## Begin

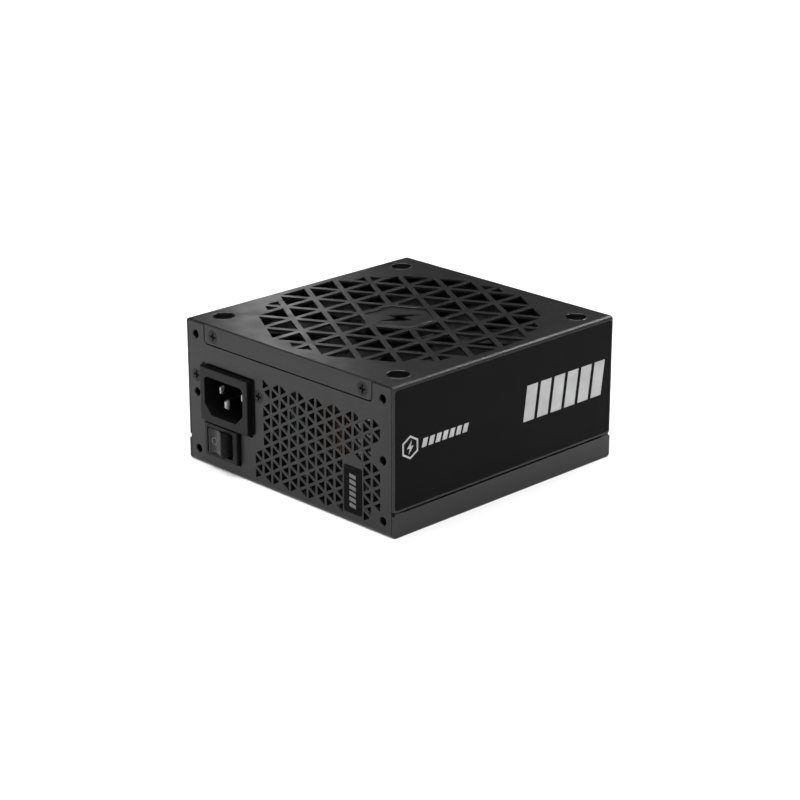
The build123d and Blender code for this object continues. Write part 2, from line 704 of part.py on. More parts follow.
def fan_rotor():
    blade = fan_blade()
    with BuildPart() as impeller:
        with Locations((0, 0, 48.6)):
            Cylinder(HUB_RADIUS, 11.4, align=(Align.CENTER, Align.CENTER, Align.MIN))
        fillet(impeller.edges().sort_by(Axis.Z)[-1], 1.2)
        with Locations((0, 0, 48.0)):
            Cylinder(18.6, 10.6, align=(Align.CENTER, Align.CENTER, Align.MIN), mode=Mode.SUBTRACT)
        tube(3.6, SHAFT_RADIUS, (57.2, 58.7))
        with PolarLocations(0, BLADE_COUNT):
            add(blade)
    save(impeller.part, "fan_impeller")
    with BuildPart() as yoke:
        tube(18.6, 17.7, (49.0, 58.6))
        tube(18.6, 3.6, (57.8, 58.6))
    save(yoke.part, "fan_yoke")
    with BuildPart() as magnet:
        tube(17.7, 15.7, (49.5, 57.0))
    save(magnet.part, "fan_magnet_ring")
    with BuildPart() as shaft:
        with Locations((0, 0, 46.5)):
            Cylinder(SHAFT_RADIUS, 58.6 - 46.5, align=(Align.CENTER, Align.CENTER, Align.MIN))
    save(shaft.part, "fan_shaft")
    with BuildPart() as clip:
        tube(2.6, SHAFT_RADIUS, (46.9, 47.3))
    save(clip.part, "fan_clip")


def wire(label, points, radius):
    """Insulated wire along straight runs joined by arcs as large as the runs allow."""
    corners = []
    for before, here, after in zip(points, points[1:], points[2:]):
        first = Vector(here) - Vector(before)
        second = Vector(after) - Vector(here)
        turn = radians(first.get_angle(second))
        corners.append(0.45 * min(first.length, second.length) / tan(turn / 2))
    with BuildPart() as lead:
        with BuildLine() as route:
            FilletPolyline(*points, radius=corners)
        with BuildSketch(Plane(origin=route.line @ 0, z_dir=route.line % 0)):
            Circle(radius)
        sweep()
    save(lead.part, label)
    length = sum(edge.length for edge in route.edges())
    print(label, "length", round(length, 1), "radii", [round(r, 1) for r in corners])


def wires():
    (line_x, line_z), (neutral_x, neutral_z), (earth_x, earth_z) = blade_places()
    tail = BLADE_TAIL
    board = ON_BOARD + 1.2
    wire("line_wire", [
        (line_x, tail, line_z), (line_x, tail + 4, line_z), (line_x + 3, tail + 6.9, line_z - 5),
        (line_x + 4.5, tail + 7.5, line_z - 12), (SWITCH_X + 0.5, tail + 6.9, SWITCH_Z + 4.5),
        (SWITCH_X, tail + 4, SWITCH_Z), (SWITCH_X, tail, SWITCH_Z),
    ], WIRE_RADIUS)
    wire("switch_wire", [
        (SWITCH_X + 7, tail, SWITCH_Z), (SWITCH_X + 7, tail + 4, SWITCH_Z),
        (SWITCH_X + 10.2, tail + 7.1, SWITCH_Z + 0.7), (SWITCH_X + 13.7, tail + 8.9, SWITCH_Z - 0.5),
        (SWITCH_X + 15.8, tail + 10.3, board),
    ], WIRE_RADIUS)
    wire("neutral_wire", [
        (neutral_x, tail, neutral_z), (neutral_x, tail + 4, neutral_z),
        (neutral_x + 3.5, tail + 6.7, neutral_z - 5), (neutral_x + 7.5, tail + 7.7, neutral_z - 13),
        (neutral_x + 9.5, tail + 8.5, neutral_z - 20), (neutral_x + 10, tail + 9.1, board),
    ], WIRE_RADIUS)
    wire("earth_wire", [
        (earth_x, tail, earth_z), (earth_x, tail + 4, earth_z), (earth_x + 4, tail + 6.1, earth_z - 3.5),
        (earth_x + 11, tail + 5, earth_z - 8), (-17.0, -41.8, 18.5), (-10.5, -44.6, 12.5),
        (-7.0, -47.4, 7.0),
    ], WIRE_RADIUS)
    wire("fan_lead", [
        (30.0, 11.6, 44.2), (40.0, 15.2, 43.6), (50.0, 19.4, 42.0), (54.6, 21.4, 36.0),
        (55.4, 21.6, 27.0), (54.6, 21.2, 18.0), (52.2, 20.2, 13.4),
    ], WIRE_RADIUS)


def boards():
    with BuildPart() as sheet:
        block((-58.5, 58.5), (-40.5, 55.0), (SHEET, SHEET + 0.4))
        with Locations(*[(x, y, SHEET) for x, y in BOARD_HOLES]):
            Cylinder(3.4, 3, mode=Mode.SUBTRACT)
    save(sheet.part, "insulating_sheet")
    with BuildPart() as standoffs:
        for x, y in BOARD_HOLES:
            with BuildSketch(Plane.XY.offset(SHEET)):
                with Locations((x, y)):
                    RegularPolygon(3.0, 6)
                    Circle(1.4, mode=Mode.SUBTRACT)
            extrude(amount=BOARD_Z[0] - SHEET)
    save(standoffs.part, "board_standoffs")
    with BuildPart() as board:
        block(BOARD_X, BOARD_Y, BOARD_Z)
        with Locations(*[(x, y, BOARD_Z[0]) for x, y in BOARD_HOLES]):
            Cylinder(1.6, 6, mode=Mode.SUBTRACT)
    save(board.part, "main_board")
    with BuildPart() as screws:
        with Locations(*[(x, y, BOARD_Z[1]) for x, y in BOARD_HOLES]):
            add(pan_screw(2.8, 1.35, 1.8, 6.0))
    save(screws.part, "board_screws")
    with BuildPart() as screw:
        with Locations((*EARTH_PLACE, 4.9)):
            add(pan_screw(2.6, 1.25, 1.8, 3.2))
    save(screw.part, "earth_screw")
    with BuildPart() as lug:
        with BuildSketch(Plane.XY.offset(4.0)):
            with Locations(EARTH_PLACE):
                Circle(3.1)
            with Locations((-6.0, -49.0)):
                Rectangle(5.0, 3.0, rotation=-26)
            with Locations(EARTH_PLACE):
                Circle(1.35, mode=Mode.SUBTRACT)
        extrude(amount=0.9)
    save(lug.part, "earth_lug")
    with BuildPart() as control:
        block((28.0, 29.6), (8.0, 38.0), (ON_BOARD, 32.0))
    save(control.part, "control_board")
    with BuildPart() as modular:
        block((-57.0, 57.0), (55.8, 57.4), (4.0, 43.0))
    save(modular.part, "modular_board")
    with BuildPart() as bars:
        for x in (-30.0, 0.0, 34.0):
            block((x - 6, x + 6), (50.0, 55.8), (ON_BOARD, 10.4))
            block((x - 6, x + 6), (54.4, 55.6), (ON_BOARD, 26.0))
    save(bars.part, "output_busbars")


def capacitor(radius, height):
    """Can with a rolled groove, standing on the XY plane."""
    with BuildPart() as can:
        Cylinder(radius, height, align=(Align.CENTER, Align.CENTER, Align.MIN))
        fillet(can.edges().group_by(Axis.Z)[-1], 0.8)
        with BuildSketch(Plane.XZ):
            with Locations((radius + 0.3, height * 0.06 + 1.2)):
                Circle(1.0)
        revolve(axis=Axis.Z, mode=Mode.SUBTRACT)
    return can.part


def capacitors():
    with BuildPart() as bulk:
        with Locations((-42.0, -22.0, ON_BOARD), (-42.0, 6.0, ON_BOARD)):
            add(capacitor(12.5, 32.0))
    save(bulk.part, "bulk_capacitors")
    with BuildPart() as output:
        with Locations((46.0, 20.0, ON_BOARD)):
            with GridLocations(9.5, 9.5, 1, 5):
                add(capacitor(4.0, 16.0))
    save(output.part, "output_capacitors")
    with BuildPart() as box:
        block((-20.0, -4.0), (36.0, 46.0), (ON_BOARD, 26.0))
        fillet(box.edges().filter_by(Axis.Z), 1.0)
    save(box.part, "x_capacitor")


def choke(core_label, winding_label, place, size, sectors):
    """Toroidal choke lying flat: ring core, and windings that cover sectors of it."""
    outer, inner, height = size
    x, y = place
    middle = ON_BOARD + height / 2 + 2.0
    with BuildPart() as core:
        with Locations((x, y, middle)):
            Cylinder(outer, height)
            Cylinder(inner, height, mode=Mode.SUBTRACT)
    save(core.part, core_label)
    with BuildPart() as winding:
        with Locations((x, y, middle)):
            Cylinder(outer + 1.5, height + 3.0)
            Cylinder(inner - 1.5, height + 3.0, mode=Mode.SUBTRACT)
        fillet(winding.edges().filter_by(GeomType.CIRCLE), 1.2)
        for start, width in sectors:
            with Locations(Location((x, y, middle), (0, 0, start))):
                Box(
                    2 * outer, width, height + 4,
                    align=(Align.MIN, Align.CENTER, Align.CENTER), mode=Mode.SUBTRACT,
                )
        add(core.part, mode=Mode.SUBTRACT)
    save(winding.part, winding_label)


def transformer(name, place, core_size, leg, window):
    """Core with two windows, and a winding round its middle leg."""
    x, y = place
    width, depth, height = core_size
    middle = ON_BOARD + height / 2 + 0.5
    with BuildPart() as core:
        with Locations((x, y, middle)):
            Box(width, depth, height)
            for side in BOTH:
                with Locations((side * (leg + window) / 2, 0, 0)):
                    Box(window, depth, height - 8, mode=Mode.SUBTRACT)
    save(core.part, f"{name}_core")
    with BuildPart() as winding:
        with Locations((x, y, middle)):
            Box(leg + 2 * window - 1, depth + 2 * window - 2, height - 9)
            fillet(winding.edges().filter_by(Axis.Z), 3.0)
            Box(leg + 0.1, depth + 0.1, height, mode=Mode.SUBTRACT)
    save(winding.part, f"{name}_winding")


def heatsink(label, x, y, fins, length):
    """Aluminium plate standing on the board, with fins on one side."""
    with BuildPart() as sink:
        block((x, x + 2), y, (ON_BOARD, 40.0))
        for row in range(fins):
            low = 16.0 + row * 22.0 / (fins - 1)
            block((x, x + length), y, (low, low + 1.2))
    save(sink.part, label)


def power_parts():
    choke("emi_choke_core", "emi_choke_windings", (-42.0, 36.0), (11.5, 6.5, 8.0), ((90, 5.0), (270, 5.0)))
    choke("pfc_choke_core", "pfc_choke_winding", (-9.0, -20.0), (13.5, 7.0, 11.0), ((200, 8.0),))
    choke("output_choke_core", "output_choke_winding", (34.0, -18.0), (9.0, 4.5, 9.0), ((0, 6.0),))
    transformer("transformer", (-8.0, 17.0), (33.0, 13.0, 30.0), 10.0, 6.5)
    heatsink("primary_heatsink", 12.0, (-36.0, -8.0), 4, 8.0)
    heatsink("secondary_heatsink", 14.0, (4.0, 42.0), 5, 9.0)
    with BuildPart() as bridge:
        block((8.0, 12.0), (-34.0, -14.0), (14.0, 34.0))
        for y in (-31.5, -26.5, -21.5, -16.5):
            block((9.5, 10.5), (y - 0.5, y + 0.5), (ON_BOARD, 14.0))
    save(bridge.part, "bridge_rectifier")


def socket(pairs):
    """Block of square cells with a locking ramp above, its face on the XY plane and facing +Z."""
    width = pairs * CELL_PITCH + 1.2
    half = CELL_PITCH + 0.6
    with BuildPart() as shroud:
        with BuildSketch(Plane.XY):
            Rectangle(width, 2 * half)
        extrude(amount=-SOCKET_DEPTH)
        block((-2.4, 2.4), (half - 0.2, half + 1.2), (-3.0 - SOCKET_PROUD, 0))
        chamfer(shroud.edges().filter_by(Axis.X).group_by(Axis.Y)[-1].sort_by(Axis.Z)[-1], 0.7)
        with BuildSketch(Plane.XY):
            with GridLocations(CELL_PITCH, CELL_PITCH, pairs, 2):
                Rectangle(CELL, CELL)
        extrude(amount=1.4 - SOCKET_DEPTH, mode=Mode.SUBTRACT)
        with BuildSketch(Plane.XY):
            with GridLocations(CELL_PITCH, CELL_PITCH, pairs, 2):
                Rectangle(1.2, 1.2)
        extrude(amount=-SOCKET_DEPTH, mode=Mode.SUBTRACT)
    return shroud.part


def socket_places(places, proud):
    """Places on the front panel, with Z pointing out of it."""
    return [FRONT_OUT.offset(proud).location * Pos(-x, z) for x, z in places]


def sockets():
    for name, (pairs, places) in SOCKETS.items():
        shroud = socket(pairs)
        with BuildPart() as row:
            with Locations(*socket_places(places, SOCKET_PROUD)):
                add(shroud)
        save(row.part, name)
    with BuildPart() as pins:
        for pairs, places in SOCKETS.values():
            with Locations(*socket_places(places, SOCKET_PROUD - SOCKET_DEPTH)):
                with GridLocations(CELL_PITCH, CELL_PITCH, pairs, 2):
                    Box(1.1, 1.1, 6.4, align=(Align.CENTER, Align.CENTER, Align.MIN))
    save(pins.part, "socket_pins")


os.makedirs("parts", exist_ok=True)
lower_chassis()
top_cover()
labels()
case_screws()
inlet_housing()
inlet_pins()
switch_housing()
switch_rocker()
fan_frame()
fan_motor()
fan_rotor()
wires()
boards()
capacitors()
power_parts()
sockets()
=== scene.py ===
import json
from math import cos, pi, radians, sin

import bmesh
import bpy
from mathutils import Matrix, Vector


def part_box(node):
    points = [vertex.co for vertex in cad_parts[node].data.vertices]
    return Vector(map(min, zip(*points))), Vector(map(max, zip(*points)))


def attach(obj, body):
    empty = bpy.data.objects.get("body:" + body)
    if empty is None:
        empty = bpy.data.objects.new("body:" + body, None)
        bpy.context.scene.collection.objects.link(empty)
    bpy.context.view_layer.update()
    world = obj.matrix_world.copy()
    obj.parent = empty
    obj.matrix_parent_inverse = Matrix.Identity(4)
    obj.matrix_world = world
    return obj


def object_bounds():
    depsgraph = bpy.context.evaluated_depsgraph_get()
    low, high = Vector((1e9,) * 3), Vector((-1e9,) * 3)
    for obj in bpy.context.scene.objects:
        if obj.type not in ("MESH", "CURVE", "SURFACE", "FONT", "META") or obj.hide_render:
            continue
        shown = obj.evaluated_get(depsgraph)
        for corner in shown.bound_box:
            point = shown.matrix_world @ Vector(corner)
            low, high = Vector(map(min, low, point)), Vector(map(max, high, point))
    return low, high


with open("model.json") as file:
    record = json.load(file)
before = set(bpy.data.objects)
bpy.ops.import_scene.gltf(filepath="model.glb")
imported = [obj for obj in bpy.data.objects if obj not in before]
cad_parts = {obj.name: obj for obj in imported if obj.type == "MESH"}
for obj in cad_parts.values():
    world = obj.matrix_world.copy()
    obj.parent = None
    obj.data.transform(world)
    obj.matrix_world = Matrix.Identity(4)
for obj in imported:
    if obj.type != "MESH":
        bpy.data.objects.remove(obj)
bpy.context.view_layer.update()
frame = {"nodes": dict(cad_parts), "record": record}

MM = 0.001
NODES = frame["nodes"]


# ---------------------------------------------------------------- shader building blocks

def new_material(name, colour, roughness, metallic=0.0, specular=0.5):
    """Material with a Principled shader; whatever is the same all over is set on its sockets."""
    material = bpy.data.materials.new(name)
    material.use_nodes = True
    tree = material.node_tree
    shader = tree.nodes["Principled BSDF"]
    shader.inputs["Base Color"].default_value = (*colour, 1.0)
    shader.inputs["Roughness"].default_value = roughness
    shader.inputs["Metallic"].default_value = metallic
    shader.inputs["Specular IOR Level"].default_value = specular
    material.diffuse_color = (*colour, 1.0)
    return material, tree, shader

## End

◆ EXERCISE ◆
Your output must be the lines of the material above, from the first through the line that contains "r in corners])", copied exactly. Include both endpoints and nothing else.

◆ TASK RESPONSE ◆
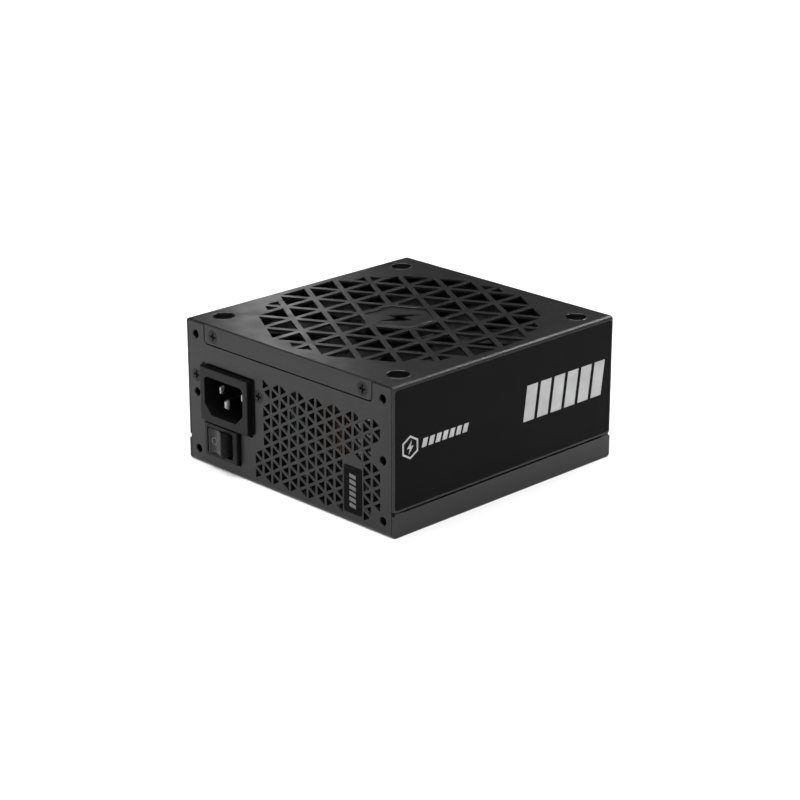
The build123d and Blender code for this object continues. Write part 2, from line 704 of part.py on. More parts follow.
def fan_rotor():
    blade = fan_blade()
    with BuildPart() as impeller:
        with Locations((0, 0, 48.6)):
            Cylinder(HUB_RADIUS, 11.4, align=(Align.CENTER, Align.CENTER, Align.MIN))
        fillet(impeller.edges().sort_by(Axis.Z)[-1], 1.2)
        with Locations((0, 0, 48.0)):
            Cylinder(18.6, 10.6, align=(Align.CENTER, Align.CENTER, Align.MIN), mode=Mode.SUBTRACT)
        tube(3.6, SHAFT_RADIUS, (57.2, 58.7))
        with PolarLocations(0, BLADE_COUNT):
            add(blade)
    save(impeller.part, "fan_impeller")
    with BuildPart() as yoke:
        tube(18.6, 17.7, (49.0, 58.6))
        tube(18.6, 3.6, (57.8, 58.6))
    save(yoke.part, "fan_yoke")
    with BuildPart() as magnet:
        tube(17.7, 15.7, (49.5, 57.0))
    save(magnet.part, "fan_magnet_ring")
    with BuildPart() as shaft:
        with Locations((0, 0, 46.5)):
            Cylinder(SHAFT_RADIUS, 58.6 - 46.5, align=(Align.CENTER, Align.CENTER, Align.MIN))
    save(shaft.part, "fan_shaft")
    with BuildPart() as clip:
        tube(2.6, SHAFT_RADIUS, (46.9, 47.3))
    save(clip.part, "fan_clip")


def wire(label, points, radius):
    """Insulated wire along straight runs joined by arcs as large as the runs allow."""
    corners = []
    for before, here, after in zip(points, points[1:], points[2:]):
        first = Vector(here) - Vector(before)
        second = Vector(after) - Vector(here)
        turn = radians(first.get_angle(second))
        corners.append(0.45 * min(first.length, second.length) / tan(turn / 2))
    with BuildPart() as lead:
        with BuildLine() as route:
            FilletPolyline(*points, radius=corners)
        with BuildSketch(Plane(origin=route.line @ 0, z_dir=route.line % 0)):
            Circle(radius)
        sweep()
    save(lead.part, label)
    length = sum(edge.length for edge in route.edges())
    print(label, "length", round(length, 1), "radii", [round(r, 1) for r in corners])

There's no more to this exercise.